Michaela Martin was a single mom who needed child care in order to attend community college. Unfortunately, her campus child care center had a two- to three-year waitlist, and her program was only two years. When she tried to engage the college’s administration about her child care concerns, she was told that first the college needed data about how many students had children in need of care. But the college did not collect this data at the time.
After years of effort, first as an Oregon State University transfer student, and now as a law student at the University of LaVerne in California, Michaela has helped ensure that this is about to change for Oregon college students.
The state of Oregon just passed Senate Bill 564, officially entered at Michaela’s request, that will allow students to identify whether they are parents or acting as parents or guardians on forms used annually to collect demographic information at public post-secondary education institutions, including community colleges and public universities. In addition to biological parents, this language was carefully crafted to include custodial grandparents, step-parents, sibling-caregivers, and others who are caring for children during college. The institutions will share the data with the state, and it will then be reported publicly.
This seems like a simple, even minor, change: a couple more questions on a form. But those few questions will make a huge difference in the lives of student parents.
We know that about one in five undergraduate students in the U.S., and about one in three graduate students is a parent, but beyond that, we don’t have very much hard data.
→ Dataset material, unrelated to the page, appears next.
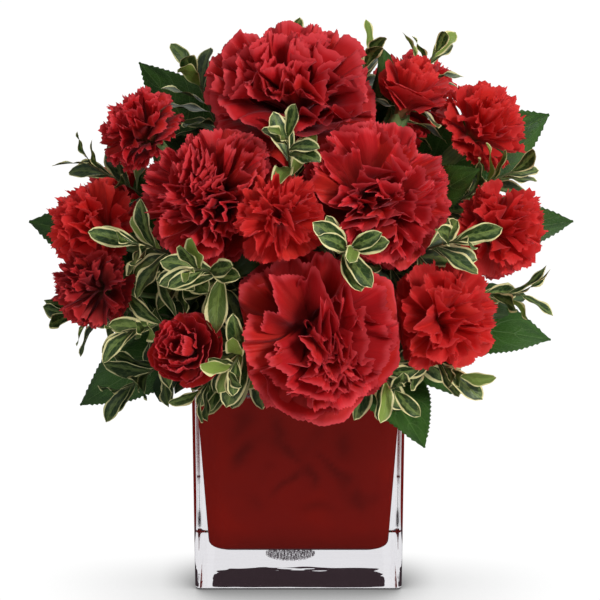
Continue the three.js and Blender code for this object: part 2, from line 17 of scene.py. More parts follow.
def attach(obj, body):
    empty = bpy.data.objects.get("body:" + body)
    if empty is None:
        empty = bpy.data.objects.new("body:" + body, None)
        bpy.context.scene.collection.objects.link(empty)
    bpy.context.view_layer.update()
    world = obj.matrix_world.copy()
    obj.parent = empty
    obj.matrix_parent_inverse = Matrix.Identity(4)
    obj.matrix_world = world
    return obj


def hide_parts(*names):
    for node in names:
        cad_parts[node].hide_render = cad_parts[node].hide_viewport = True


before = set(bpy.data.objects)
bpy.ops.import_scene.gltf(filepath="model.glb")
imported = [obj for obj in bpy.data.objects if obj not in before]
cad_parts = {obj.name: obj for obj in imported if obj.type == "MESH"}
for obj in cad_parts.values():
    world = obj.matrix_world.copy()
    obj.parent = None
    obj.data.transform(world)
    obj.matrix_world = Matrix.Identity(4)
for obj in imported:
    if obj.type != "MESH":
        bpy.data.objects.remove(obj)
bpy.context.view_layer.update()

Array = np.ndarray
Place = tuple[float, float, float]
Colour = tuple[float, float, float, float]
LOG = logging.getLogger("bouquet")

BODY = "root"
MM = 0.001
# The heart of the bouquet, the gap between neighbours, and the turns from petal to petal and leaf to leaf.
HEART = np.array([0.0, 0.0, 0.158])
GAP = 0.0003
GOLDEN_TURN = math.radians(137.508)
LEAF_TURN = 137.5
SPRIG_SEED = 100
STALK_SEED = 300


class HeadForm(Enum):
    """The forms of a flower head."""

    OPEN = "open"
    DOMED = "domed"
    STANDARD = "standard"
    SPRAY = "spray"
    CUP = "cup"
    HALF_OPEN = "half_open"


class Slot(Enum):
    """The material slots of the record."""

    GLASS = "vase_glass"
    LINING = "red_lining"
    WATER = "water"
    PETALS = "petals"
    STEMS = "stems"
    SPRIGS = "variegated_leaves"
    LEAVES = "dark_leaves"


# Vectors


def unit(vector: Array) -> Array:
    """Returns a vector, or each of several, at length 1."""
    return vector / np.linalg.norm(vector, axis=-1, keepdims=True)


def direction(bearing: float, rise: float) -> Array:
    """Returns the unit vector at a bearing and a rise, in degrees."""
    turn, lift = math.radians(bearing), math.radians(rise)
    return np.array([math.cos(lift) * math.cos(turn), math.cos(lift) * math.sin(turn), math.sin(lift)])


def place(spot: Place) -> Array:
    """Returns the point at a bearing, a rise and a reach from the bouquet's heart."""
    return HEART + direction(spot[0], spot[1]) * spot[2]


def level(spot: tuple[float, float], height: float) -> Array:
    """Returns the point at a bearing and a radius round the vase's axis, at a height."""
    flat = direction(spot[0], 0) * spot[1]
    return np.array([flat[0], flat[1], height])


def turned(vector: Array, axis: Array, angle: float) -> Array:
    """Turns a vector about a unit axis.

    Args:
        vector: The vector to turn.
        axis: The unit vector that it turns about.
        angle: The angle in radians.

    Returns:
        The turned vector.
    """
    cosine, sine = math.cos(angle), math.sin(angle)
    return vector * cosine + np.cross(axis, vector) * sine + axis * (vector @ axis) * (1 - cosine)


def smoothstep(low: float, high: float, value: Array) -> Array:
    """Returns 0 below low, 1 above high and a smooth rise between."""
    share = np.clip((value - low) / (high - low), 0.0, 1.0)
    return share * share * (3 - 2 * share)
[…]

The National Center for Education Statistics (NCES) only provides regional-level data, and there is no other data available to identify or track student parents at the institutional or state level. Regional data for the Western region (which includes Oregon) reflects about the same student parent enrollment levels as national data, according to an Institute for Women’s Policy Research state fact sheet on Oregon student parents.
The only way many colleges have a sense of how many student parents attend is based on FAFSA, the financial aid form students fill out that asks whether they have any dependents. But some students don’t file a FAFSA or report their children as dependents, for a variety of reasons, resulting in an underestimate of the student parent population. Thus, even NCES data may underestimate the number of student parents, and is unlikely to capture many who are “acting as a parent” but are not the biological parents of the children that they care for.
As a research scientist, I know the power that data holds. For student parents, data holds the power to tell colleges who their students are and what they need to succeed. Because many institutions currently don’t know how many student parents attend, they don’t have the information they need to provide critical services like childcare, family housing, or student parent resource centers. As an expert on student parent programs, and the former Director of the National Center for Student Parent Programs, I have been contacted by student parents from across the country who have been told by their colleges that they cannot justify expanded programs and support without the data. Sometimes these students are told by college administrators that if they could come back with data about student parent enrollment at their college, then the administrators might be able to help.